Native Reasoning Models: Training Language Models to Reason on Unverifiable Data
Abstract
The dominant paradigm for training large reasoning models—combining Supervised Fine-Tuning (SFT) with Reinforcement Learning with Verifiable Rewards (RLVR)—is fundamentally constrained by its reliance on high-quality, human-annotated reasoning data and external verifiers. This dependency incurs significant data-collection costs, risks embedding human cognitive biases, and confines the reinforcement learning stage to objectively assessable domains like mathematics and coding, leaving a vast landscape of unverifiable tasks unaddressed. To overcome these limitations, we introduce Native Reasoning Training (NRT), a novel framework that cultivates complex reasoning by having the model generate its own reasoning traces using only standard question-answer pairs, thereby obviating the need for expert-written demonstrations. NRT reframes the training problem by treating the reasoning process as a latent variable. It employs a unified training objective that models reasoning as an optimization problem, intrinsically rewarding paths that increase the model's likelihood of producing the ground-truth answer. This unified perspective allows us to analyze intrinsic failure modes of prior methods, such as policy collapse, and systematically design more robust reward aggregation functions, creating a self-correcting feedback loop where the model learns to \textit{think} in ways that resolve its own uncertainty.

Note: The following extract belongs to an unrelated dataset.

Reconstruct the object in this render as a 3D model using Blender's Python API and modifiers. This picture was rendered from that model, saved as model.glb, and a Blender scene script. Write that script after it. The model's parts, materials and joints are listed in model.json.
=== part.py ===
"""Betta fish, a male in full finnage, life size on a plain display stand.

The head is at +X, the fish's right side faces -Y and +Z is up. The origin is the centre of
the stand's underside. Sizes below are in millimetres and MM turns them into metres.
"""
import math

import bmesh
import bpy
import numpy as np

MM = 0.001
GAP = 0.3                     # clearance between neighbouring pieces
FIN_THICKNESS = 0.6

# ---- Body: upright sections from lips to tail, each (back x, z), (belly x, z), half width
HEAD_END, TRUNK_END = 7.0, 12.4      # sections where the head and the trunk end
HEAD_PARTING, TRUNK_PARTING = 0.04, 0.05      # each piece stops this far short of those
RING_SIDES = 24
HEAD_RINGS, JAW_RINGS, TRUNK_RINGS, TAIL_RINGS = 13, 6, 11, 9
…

Empirical evaluation on Llama-3.1-8B and Llama-3.2-3B models demonstrates that NRT achieves state-of-the-art performance among verifier-free methods, significantly outperforming standard SFT baselines and prior verifier-free RL methods. Our approach yields particularly strong performance gains in complex reasoning domains and exhibits high robustness to policy collapse, offering a general, scalable path toward building more powerful and broadly applicable reasoning systems.